* BRIEF *
Quote only the part that opens with the line containing "for face in" and closes with the line containing "cad_parts[node].hide_render = cad_parts[node].hide_viewport". Keep both of those lines.

* DATASET SECTION *
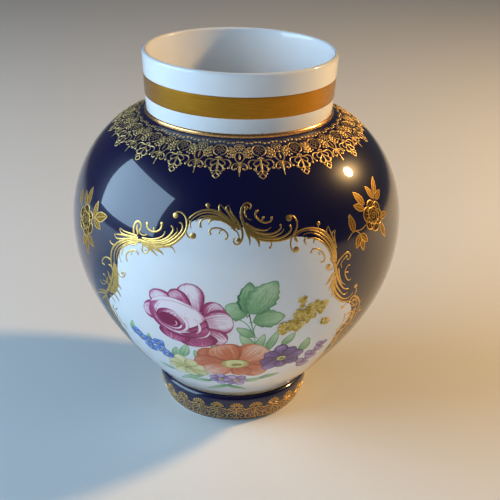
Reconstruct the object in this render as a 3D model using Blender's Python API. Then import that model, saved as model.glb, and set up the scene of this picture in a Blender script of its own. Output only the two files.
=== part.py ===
"""Mantel vase of glazed hard-paste porcelain, thrown and fired as one hollow piece.

Units are metres, +Z is up. The origin is on the axis, at the plane that the foot stands on.
The outline is drawn once in the X-Z half plane and turned about Z.
"""

import math

import bmesh
import bpy
from mathutils import Vector
from mathutils.geometry import interpolate_bezier

# heights, stacked from the foot upwards
FOOT_HEIGHT = 0.0155
LOWER_BODY_HEIGHT = 0.0808
SHOULDER_HEIGHT = 0.0502
NECK_HEIGHT = 0.0285

# radii of the outer surface
FOOT_BASE_RADIUS = 0.0325
FOOT_TOP_RADIUS = 0.0363
BELLY_RADIUS = 0.0769
NECK_RADIUS = 0.0426
RIM_RADIUS = 0.0443

# thickness of the porcelain
BODY_WALL = 0.0032
LIP_WALL = 0.0024
FLOOR_THICKNESS = 0.0055

# hollow under the foot
FOOT_RING_WIDTH = 0.0055
RECESS_DEPTH = 0.0095

# small roundings and the cove where the neck grows out of the shoulder
COVE_HEIGHT = 0.0021
COVE_WIDTH = 0.0012
FOOT_LEDGE = 0.0018
FOOT_ROUND_DROP = 0.0026
FOOT_EDGE_ROUND = 0.0008
INNER_CORNER_ROUND = 0.0030

# gilded band on the neck, measured down from the rim
BAND_DROP = 0.0101
BAND_WIDTH = 0.0101

# fullness of the curves: angles of their ends, and handle lengths as shares of their height or width
SHOULDER_SLOPE = math.radians(14.0)
SHOULDER_TOP_PULL = 0.54
SHOULDER_BELLY_PULL = 0.50
LOWER_BELLY_PULL = 0.337
LOWER_FLARE = math.radians(44.0)
LOWER_FLARE_PULL = 0.539
FOOT_LEAN = math.radians(26.0)
FOOT_SIDE_PULL = 0.36
ROUND_PULL = 0.55

# fineness of the turned solid
TURN_STEPS = 72
BODY_STEPS = 9
INSIDE_STEPS = 7
LIP_STEPS = 6
FOOT_STEPS = 4
SMALL_STEPS = 3
AXIS_MERGE = 0.000001
SHARP_ANGLE = math.radians(40.0)

BELLY_Z = FOOT_HEIGHT + LOWER_BODY_HEIGHT
SHOULDER_Z = BELLY_Z + SHOULDER_HEIGHT
RIM_Z = SHOULDER_Z + NECK_HEIGHT
COVE_TOP_Z = SHOULDER_Z + COVE_HEIGHT
BAND_TOP_Z = RIM_Z - BAND_DROP
BAND_BOTTOM_Z = BAND_TOP_Z - BAND_WIDTH
SHOULDER_START_RADIUS = NECK_RADIUS + COVE_WIDTH
BODY_FOOT_RADIUS = FOOT_TOP_RADIUS - FOOT_LEDGE
INNER_FLOOR_Z = RECESS_DEPTH + FLOOR_THICKNESS

# how far a face must lean outwards to count as the outside of the vase
OUTWARD = 0.1

UP = Vector((0.0, 0.0, 1.0))
DOWN = -UP
OUT = Vector((1.0, 0.0, 0.0))


def at(radius, z):
    """A point of the outline."""
    return Vector((radius, 0.0, z))


def slant(angle):
    """Direction that leaves the horizontal outwards and dips by the angle."""
    return Vector((math.cos(angle), 0.0, -math.sin(angle)))


def curve(start, start_pull, end_pull, end, steps):
    """Points of one Bezier stretch, its first point left out."""
    return interpolate_bezier(start, start + start_pull, end + end_pull, end, steps + 1)[1:]


def offset(points, before, after, depth):
    """The points moved into the porcelain by depth, square to the line through them."""
    chain = [before, *points, after]
    moved = []
    for previous, point, following in zip(chain, chain[1:], chain[2:]):
        along = (following - previous).normalized()
        moved.append(point - depth * Vector((-along.z, 0.0, along.x)))
    return moved


def above(rising, level):
    """The part of a rising chain that lies over the level, led by the point where it crosses it."""
    kept = []
    for low, high in zip(rising, rising[1:]):
        if low.z <= level < high.z:
            kept.append(low.lerp(high, (level - low.z) / (high.z - low.z)))
        if high.z > level:
            kept.append(high)
    return kept


def neck_radius_at(z):
    """The neck widens evenly from the cove to the rim."""
    share = (z - COVE_TOP_Z) / (RIM_Z - COVE_TOP_Z)
    return NECK_RADIUS + share * (RIM_RADIUS - NECK_RADIUS)


def lip():
    """Half round over the thin rim, from its inner to its outer side."""
    radius = LIP_WALL / 2
    centre = at(RIM_RADIUS - radius, RIM_Z - radius)
    points = []
    for step in range(LIP_STEPS + 1):
        angle = math.pi - math.pi * step / LIP_STEPS
        points.append(centre + at(radius * math.cos(angle), radius * math.sin(angle)))
    return points


def neck():
    """Outside of the neck down to the cove, with a ring at each edge of the gilded band."""
    return [at(neck_radius_at(z), z) for z in (BAND_TOP_Z, BAND_BOTTOM_Z, COVE_TOP_Z)]


def cove():
    """Hollow moulding between the neck and the shoulder."""
    start = at(NECK_RADIUS, COVE_TOP_Z)
    end = at(SHOULDER_START_RADIUS, SHOULDER_Z)
    neck_pull = DOWN * COVE_HEIGHT * ROUND_PULL
    shoulder_pull = -slant(SHOULDER_SLOPE) * COVE_WIDTH * ROUND_PULL
    return curve(start, neck_pull, shoulder_pull, end, SMALL_STEPS)


def shoulder(steps):
    """Outside from the cove out to the widest ring."""
    start = at(SHOULDER_START_RADIUS, SHOULDER_Z)
    end = at(BELLY_RADIUS, BELLY_Z)
    top_pull = slant(SHOULDER_SLOPE) * SHOULDER_TOP_PULL * (BELLY_RADIUS - SHOULDER_START_RADIUS)
    return curve(start, top_pull, UP * SHOULDER_BELLY_PULL * SHOULDER_HEIGHT, end, steps)


def lower_body(steps):
    """Outside from the widest ring in to the foot, almost straight at its end."""
    start = at(BELLY_RADIUS, BELLY_Z)
    end = at(BODY_FOOT_RADIUS, FOOT_HEIGHT)
    flare = Vector((math.sin(LOWER_FLARE), 0.0, math.cos(LOWER_FLARE)))
    flare_pull = flare * LOWER_FLARE_PULL * LOWER_BODY_HEIGHT
    return curve(start, DOWN * LOWER_BELLY_PULL * LOWER_BODY_HEIGHT, flare_pull, end, steps)


def foot():
    """Outside of the foot: a small rounded ledge, then a bulging side that draws in to the base."""
    crease = at(BODY_FOOT_RADIUS, FOOT_HEIGHT)
    widest = at(FOOT_TOP_RADIUS, FOOT_HEIGHT - FOOT_ROUND_DROP)
    base = at(FOOT_BASE_RADIUS, FOOT_EDGE_ROUND)
    out_pull = OUT * FOOT_LEDGE * ROUND_PULL
    ledge = curve(crease, out_pull, UP * FOOT_ROUND_DROP * ROUND_PULL, widest, SMALL_STEPS)
    lean = Vector((math.sin(FOOT_LEAN), 0.0, math.cos(FOOT_LEAN)))
    side_pull = FOOT_SIDE_PULL * (widest.z - base.z)
    side = curve(widest, DOWN * side_pull, lean * side_pull, base, FOOT_STEPS)
    return ledge + side


def foot_ring():
    """Flat ring that the vase stands on, and the wall and ceiling of the hollow inside it."""
    inner = FOOT_BASE_RADIUS - FOOT_RING_WIDTH
    corner = at(inner, RECESS_DEPTH - FOOT_EDGE_ROUND)
    ceiling = at(inner - FOOT_EDGE_ROUND, RECESS_DEPTH)
    return [
        at(FOOT_BASE_RADIUS - FOOT_EDGE_ROUND, 0.0),
        at(inner + FOOT_EDGE_ROUND, 0.0),
        at(inner, FOOT_EDGE_ROUND),
        corner,
        ceiling,
        at(0.0, RECESS_DEPTH),
    ]


def inside():
    """Inner surface from the middle of the floor up to the lip."""
    belly = at(BELLY_RADIUS, BELLY_Z)
    outer = [belly, *lower_body(INSIDE_STEPS)]
    wall = offset(outer, belly + UP * BODY_WALL, outer[-1] + (outer[-1] - outer[-2]), BODY_WALL)
    rising = above([at(wall[-1].x, 0.0), *reversed(wall)], INNER_FLOOR_Z + INNER_CORNER_ROUND)
    edge = at(rising[0].x - INNER_CORNER_ROUND, INNER_FLOOR_Z)
    floor_pull = OUT * INNER_CORNER_ROUND * ROUND_PULL
    wall_pull = (rising[0] - rising[1]).normalized() * INNER_CORNER_ROUND * ROUND_PULL
    corner = [edge] + curve(edge, floor_pull, wall_pull, rising[0], SMALL_STEPS)

    start = at(SHOULDER_START_RADIUS, SHOULDER_Z)
    dome = [start, *shoulder(INSIDE_STEPS)]
    under = offset(dome, start - slant(SHOULDER_SLOPE), belly + DOWN * BODY_WALL, BODY_WALL)
    dome_inside = list(reversed(under))[1:]

    throat_end = at(NECK_RADIUS - BODY_WALL, COVE_TOP_Z)
    dome_pull = -slant(SHOULDER_SLOPE) * COVE_WIDTH
    throat = curve(dome_inside[-1], dome_pull, DOWN * COVE_HEIGHT, throat_end, SMALL_STEPS)
    return [at(0.0, INNER_FLOOR_Z)] + corner + rising[1:] + dome_inside + throat


def outline():
    """Closed half outline: up the inside, over the lip, down the outside and in under the foot."""
    body = shoulder(BODY_STEPS) + lower_body(BODY_STEPS)
    return inside() + lip() + neck() + cove() + body + foot() + foot_ring()


def finish(name, colour, roughness, metallic):
    """One glaze or gilding of the vase, its colour linear."""
    material = bpy.data.materials.new(name)
    material.use_nodes = True
    shader = material.node_tree.nodes["Principled BSDF"]
    shader.inputs["Base Color"].default_value = (*colour, 1.0)
    shader.inputs["Roughness"].default_value = roughness
    shader.inputs["Metallic"].default_value = metallic
    material.diffuse_color = (*colour, 1.0)
    return material


def finish_index(face):
    """Cobalt covers the body and foot outside, gold the band and the cove, white the rest."""
    centre = face.calc_center_median()
    radial = Vector((centre.x, centre.y, 0.0))
    outside = radial.length > 0.0 and face.normal.dot(radial.normalized()) > OUTWARD
    if not outside:
        return 0
    if SHOULDER_Z < centre.z < COVE_TOP_Z or BAND_BOTTOM_Z < centre.z < BAND_TOP_Z:
        return 2
    return 1 if centre.z < SHOULDER_Z else 0


def turned_vase():
    """Spin the outline about Z into one closed mesh."""
    bm = bmesh.new()
    verts = [bm.verts.new(point) for point in outline()]
    edges = [bm.edges.new(pair) for pair in zip(verts, verts[1:])]
    bmesh.ops.spin(
        bm,
        geom=verts + edges,
        cent=(0.0, 0.0, 0.0),
        axis=(0.0, 0.0, 1.0),
        angle=2 * math.pi,
        steps=TURN_STEPS,
        use_merge=True,
    )
    bmesh.ops.remove_doubles(bm, verts=bm.verts, dist=AXIS_MERGE)
    bmesh.ops.recalc_face_normals(bm, faces=bm.faces)
    for face in bm.faces:
        face.material_index = finish_index(face)
    mesh = bpy.data.meshes.new("porcelain_vase")
    bm.to_mesh(mesh)
    bm.free()
    mesh.materials.append(finish("white_glaze", (0.80, 0.82, 0.84), 0.08, 0.0))
    mesh.materials.append(finish("cobalt_glaze", (0.004, 0.005, 0.055), 0.06, 0.0))
    mesh.materials.append(finish("burnished_gilding", (0.62, 0.42, 0.13), 0.38, 1.0))
    mesh.shade_smooth()
    mesh.set_sharp_from_angle(angle=SHARP_ANGLE)
    return mesh


def main():
    for old in list(bpy.data.objects):
        bpy.data.objects.remove(old, do_unlink=True)
    vase = bpy.data.objects.new("porcelain_vase", turned_vase())
    bpy.context.scene.collection.objects.link(vase)


main()
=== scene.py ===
"""Looks of a mantel vase of hard-paste porcelain: white and cobalt glaze, gilding, painted flowers.

Everything is worked out in millimetres and turned to metres when a mesh is made. A place on the
outside is given on an unrolled sheet: degrees round from the front, positive towards +X, and
millimetres down the surface from the foot of the neck. Ornament whose place was read from the
photograph is written in its pixels, and from_photo() lays it on the sheet.
"""

import math

import bmesh
import bpy
import numpy as np
from mathutils import Matrix, Vector


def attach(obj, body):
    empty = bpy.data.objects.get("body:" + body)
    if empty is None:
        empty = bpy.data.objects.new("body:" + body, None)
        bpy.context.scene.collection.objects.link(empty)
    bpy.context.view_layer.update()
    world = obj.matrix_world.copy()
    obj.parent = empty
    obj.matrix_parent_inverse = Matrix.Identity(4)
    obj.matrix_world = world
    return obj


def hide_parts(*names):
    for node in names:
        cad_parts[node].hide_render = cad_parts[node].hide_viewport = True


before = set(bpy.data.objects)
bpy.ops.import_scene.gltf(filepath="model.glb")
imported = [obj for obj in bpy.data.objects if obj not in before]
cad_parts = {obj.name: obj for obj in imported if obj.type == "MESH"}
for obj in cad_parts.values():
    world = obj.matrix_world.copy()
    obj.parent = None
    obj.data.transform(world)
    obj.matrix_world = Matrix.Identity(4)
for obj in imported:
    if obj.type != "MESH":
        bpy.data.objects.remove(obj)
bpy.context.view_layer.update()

MM = 0.001
VASE = "porcelain_vase"

# camera of the photograph, found by fitting it to the vase's rim, neck band, sides and foot
CAMERA_PLACE = Vector((0.0, -0.4955, 0.29405))
CAMERA_YAW = 0.0138
CAMERA_PITCH = 0.4139
CAMERA_ROLL = 0.0284
LENS_MM = 80.57
SENSOR_MM = 36.0
PHOTO_PIXELS = 500
FLOOR_REACH = 4.0

# moulding at the foot of the neck, and the gilded band measured down from the rim
COVE_HEIGHT = 2.1
BAND_DROP = 10.1
BAND_WIDTH = 10.1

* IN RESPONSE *
    for face in bm.faces:
        face.material_index = finish_index(face)
    mesh = bpy.data.meshes.new("porcelain_vase")
    bm.to_mesh(mesh)
    bm.free()
    mesh.materials.append(finish("white_glaze", (0.80, 0.82, 0.84), 0.08, 0.0))
    mesh.materials.append(finish("cobalt_glaze", (0.004, 0.005, 0.055), 0.06, 0.0))
    mesh.materials.append(finish("burnished_gilding", (0.62, 0.42, 0.13), 0.38, 1.0))
    mesh.shade_smooth()
    mesh.set_sharp_from_angle(angle=SHARP_ANGLE)
    return mesh


def main():
    for old in list(bpy.data.objects):
        bpy.data.objects.remove(old, do_unlink=True)
    vase = bpy.data.objects.new("porcelain_vase", turned_vase())
    bpy.context.scene.collection.objects.link(vase)


main()
=== scene.py ===
"""Looks of a mantel vase of hard-paste porcelain: white and cobalt glaze, gilding, painted flowers.

Everything is worked out in millimetres and turned to metres when a mesh is made. A place on the
outside is given on an unrolled sheet: degrees round from the front, positive towards +X, and
millimetres down the surface from the foot of the neck. Ornament whose place was read from the
photograph is written in its pixels, and from_photo() lays it on the sheet.
"""

import math

import bmesh
import bpy
import numpy as np
from mathutils import Matrix, Vector


def attach(obj, body):
    empty = bpy.data.objects.get("body:" + body)
    if empty is None:
        empty = bpy.data.objects.new("body:" + body, None)
        bpy.context.scene.collection.objects.link(empty)
    bpy.context.view_layer.update()
    world = obj.matrix_world.copy()
    obj.parent = empty
    obj.matrix_parent_inverse = Matrix.Identity(4)
    obj.matrix_world = world
    return obj


def hide_parts(*names):
    for node in names:
        cad_parts[node].hide_render = cad_parts[node].hide_viewport = True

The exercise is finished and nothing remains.